■ **Your instructions**: Your task is to copy the lines between the line containing "jaw = make_moving_jaw(enamel)" and the line containing "before = set(bpy.data.objects)", counting both of those lines, and to emit nothing more.

--- start Provided data ---

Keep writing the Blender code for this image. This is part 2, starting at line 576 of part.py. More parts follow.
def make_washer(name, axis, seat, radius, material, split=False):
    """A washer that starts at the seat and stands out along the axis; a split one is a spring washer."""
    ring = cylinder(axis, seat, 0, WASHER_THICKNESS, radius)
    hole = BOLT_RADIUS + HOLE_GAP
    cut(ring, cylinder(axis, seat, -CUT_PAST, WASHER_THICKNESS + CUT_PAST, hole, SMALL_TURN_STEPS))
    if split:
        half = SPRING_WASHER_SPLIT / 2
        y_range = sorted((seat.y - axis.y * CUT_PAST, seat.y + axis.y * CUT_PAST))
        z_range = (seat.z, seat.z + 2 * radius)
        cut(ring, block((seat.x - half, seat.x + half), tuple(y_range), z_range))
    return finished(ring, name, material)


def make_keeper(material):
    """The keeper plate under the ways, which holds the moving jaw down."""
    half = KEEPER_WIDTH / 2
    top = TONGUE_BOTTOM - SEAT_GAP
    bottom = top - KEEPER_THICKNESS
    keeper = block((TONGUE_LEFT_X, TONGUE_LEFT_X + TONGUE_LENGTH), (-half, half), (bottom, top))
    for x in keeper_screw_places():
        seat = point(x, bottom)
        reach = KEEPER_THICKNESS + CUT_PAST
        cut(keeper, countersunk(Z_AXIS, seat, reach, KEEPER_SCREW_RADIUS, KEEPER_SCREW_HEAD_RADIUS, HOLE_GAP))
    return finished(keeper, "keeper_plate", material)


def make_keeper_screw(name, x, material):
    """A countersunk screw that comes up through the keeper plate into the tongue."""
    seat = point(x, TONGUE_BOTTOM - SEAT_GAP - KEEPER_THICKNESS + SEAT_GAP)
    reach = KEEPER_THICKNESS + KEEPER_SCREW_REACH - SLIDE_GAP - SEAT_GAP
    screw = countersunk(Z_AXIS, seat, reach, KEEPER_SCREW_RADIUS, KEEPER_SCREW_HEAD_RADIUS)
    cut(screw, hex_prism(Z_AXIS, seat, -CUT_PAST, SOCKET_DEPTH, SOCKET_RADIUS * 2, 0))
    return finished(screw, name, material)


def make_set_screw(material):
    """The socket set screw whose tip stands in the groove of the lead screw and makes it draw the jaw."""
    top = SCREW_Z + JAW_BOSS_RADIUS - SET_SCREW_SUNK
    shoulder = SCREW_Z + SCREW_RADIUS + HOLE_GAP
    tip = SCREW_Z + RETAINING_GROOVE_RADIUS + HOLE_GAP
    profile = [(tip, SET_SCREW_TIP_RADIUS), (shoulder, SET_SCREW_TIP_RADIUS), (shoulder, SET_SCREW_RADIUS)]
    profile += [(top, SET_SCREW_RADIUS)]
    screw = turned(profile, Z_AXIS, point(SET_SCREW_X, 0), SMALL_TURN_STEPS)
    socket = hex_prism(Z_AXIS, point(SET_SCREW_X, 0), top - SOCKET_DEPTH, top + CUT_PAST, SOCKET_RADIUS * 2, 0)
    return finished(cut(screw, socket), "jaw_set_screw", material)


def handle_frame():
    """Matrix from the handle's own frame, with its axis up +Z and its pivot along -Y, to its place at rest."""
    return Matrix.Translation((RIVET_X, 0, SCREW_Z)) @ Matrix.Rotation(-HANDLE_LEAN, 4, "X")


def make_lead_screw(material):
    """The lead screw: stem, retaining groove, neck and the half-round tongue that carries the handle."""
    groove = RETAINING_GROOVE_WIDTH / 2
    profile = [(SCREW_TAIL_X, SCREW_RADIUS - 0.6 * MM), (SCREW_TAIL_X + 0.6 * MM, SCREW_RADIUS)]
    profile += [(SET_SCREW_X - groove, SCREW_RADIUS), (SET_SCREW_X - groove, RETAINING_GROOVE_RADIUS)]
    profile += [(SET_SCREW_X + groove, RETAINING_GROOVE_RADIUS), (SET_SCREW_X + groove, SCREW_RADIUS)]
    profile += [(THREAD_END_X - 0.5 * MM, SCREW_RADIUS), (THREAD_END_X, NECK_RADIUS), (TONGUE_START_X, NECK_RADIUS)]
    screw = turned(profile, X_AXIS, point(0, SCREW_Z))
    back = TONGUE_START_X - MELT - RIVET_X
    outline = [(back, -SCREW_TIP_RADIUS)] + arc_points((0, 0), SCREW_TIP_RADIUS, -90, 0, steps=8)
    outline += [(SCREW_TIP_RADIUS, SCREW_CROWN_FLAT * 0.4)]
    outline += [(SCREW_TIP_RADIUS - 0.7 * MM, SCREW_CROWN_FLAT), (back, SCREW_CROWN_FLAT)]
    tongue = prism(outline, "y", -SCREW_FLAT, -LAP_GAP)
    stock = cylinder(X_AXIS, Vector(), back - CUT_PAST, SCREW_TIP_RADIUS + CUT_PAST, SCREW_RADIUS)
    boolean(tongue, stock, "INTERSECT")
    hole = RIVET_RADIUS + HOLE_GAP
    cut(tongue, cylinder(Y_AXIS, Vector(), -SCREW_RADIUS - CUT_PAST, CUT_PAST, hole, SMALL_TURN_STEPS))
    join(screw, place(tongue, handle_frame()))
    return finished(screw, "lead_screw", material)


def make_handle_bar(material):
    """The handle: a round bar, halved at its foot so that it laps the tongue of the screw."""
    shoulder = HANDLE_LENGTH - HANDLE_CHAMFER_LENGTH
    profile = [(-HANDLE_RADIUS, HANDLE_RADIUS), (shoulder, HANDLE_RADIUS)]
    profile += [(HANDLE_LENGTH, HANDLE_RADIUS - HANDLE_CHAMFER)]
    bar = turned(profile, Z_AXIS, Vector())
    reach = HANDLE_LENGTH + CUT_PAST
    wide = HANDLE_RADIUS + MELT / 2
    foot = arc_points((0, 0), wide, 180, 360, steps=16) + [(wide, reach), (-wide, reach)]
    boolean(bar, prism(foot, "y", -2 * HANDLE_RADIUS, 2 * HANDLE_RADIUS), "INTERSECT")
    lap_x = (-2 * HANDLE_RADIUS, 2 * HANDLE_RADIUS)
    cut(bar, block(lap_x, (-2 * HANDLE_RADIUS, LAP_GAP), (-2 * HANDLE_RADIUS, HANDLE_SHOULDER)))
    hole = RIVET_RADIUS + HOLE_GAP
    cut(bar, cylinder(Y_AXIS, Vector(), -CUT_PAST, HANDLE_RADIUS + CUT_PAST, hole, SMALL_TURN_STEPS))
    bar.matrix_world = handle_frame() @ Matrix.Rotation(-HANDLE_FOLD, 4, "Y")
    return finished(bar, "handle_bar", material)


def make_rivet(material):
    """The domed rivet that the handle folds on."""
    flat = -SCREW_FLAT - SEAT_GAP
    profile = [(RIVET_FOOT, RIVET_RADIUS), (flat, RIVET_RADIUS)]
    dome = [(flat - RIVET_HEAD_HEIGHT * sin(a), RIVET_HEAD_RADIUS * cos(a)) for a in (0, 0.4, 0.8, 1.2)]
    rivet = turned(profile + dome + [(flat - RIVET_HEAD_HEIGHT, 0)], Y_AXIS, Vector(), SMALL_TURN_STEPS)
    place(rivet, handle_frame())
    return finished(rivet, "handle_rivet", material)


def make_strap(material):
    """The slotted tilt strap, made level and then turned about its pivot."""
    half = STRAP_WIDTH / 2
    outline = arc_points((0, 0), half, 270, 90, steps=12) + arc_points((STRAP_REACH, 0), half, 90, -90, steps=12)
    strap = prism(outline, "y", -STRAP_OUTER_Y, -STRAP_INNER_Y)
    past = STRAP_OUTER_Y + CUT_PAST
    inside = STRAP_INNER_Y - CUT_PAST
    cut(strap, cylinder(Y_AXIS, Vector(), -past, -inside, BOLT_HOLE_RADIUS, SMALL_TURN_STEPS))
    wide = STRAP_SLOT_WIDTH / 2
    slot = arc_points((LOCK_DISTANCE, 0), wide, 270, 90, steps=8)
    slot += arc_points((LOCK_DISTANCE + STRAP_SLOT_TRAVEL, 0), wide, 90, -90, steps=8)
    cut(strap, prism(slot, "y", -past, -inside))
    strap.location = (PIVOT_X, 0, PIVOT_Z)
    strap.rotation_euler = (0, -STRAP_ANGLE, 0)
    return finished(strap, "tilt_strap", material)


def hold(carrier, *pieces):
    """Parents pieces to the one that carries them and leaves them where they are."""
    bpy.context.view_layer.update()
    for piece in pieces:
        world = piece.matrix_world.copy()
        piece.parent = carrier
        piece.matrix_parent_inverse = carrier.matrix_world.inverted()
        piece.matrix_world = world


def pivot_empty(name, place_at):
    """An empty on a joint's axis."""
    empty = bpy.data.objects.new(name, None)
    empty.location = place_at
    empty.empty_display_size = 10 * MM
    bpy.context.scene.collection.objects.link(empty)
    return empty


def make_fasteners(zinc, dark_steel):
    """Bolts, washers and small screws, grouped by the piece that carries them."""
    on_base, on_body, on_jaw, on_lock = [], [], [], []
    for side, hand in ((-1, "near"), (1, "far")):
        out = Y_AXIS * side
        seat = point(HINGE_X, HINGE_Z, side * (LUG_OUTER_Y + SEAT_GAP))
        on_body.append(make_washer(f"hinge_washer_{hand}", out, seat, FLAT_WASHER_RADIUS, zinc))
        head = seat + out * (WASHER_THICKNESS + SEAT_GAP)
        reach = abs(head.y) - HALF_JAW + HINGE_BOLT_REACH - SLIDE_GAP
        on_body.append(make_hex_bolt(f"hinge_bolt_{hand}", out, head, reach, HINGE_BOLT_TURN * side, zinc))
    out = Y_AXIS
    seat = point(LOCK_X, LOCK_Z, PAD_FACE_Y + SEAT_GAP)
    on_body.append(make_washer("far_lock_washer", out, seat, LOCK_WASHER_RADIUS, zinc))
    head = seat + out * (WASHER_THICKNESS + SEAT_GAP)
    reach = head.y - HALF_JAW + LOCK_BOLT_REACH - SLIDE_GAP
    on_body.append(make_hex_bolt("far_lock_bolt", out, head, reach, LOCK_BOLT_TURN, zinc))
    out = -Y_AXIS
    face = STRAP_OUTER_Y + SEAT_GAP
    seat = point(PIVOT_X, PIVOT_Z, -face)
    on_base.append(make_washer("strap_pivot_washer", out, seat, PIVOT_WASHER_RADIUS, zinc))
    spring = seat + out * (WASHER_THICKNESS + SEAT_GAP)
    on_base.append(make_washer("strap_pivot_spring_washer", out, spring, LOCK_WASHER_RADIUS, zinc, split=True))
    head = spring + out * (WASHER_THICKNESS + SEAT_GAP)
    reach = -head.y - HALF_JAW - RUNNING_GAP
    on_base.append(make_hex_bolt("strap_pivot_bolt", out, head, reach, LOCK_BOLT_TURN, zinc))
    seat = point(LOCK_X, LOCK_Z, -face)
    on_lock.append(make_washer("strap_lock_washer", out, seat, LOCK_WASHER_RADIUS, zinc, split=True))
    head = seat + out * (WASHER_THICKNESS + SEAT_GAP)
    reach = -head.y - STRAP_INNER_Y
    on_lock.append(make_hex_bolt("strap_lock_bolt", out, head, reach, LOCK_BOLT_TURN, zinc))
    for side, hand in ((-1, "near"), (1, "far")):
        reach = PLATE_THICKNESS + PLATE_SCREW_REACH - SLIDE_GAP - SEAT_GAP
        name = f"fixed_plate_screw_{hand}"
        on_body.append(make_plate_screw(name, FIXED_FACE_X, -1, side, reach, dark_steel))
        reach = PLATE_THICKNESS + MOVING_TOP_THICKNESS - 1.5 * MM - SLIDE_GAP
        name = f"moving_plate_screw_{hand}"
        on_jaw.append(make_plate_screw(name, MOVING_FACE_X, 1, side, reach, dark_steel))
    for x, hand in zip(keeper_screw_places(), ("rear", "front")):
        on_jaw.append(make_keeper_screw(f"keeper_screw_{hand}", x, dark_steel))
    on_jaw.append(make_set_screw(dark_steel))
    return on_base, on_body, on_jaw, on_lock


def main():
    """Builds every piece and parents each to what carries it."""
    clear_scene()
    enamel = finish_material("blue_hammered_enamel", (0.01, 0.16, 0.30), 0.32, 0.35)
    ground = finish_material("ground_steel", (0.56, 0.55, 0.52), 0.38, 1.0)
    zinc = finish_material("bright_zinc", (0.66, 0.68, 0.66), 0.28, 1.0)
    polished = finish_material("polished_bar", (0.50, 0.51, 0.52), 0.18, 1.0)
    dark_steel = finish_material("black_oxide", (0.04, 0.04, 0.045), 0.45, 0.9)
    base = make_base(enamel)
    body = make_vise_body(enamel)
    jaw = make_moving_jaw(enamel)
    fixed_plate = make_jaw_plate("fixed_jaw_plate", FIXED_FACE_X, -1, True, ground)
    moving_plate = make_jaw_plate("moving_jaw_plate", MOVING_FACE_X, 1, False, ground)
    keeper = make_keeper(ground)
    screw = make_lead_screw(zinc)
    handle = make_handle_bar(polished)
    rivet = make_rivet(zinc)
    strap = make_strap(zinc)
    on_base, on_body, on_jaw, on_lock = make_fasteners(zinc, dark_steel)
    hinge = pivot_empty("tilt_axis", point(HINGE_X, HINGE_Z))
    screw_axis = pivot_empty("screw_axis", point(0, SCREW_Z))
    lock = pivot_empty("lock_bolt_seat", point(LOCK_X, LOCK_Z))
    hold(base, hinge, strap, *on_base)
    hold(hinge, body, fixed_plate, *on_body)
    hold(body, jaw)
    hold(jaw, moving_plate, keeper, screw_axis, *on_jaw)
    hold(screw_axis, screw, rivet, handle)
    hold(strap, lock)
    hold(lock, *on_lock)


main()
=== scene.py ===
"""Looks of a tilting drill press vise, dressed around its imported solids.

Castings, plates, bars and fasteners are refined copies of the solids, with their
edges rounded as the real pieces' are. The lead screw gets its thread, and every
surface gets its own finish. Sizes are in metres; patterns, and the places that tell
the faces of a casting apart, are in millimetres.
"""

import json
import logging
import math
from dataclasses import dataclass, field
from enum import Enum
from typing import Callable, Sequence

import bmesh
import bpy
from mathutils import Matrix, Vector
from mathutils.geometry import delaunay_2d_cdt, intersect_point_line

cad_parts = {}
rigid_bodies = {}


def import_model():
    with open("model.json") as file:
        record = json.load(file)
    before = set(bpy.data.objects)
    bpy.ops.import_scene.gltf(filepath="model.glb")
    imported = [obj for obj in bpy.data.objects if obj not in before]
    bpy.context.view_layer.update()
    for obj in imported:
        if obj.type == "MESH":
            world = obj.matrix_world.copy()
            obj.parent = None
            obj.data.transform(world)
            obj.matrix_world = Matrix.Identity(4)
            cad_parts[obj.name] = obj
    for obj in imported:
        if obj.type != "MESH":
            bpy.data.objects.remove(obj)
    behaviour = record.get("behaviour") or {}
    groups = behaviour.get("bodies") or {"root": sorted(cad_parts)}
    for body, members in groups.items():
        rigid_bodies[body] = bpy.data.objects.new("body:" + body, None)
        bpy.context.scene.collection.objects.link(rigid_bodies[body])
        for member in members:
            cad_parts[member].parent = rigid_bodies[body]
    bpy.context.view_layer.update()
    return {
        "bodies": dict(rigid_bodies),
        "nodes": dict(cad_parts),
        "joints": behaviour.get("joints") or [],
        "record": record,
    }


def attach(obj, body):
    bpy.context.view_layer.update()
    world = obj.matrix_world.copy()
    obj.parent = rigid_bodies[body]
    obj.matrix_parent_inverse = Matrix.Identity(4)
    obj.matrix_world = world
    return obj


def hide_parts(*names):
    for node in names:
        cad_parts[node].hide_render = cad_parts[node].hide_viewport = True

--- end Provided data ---

■ **The reply**:
    jaw = make_moving_jaw(enamel)
    fixed_plate = make_jaw_plate("fixed_jaw_plate", FIXED_FACE_X, -1, True, ground)
    moving_plate = make_jaw_plate("moving_jaw_plate", MOVING_FACE_X, 1, False, ground)
    keeper = make_keeper(ground)
    screw = make_lead_screw(zinc)
    handle = make_handle_bar(polished)
    rivet = make_rivet(zinc)
    strap = make_strap(zinc)
    on_base, on_body, on_jaw, on_lock = make_fasteners(zinc, dark_steel)
    hinge = pivot_empty("tilt_axis", point(HINGE_X, HINGE_Z))
    screw_axis = pivot_empty("screw_axis", point(0, SCREW_Z))
    lock = pivot_empty("lock_bolt_seat", point(LOCK_X, LOCK_Z))
    hold(base, hinge, strap, *on_base)
    hold(hinge, body, fixed_plate, *on_body)
    hold(body, jaw)
    hold(jaw, moving_plate, keeper, screw_axis, *on_jaw)
    hold(screw_axis, screw, rivet, handle)
    hold(strap, lock)
    hold(lock, *on_lock)


main()
=== scene.py ===
"""Looks of a tilting drill press vise, dressed around its imported solids.

Castings, plates, bars and fasteners are refined copies of the solids, with their
edges rounded as the real pieces' are. The lead screw gets its thread, and every
surface gets its own finish. Sizes are in metres; patterns, and the places that tell
the faces of a casting apart, are in millimetres.
"""

import json
import logging
import math
from dataclasses import dataclass, field
from enum import Enum
from typing import Callable, Sequence

import bmesh
import bpy
from mathutils import Matrix, Vector
from mathutils.geometry import delaunay_2d_cdt, intersect_point_line

cad_parts = {}
rigid_bodies = {}


def import_model():
    with open("model.json") as file:
        record = json.load(file)
    before = set(bpy.data.objects)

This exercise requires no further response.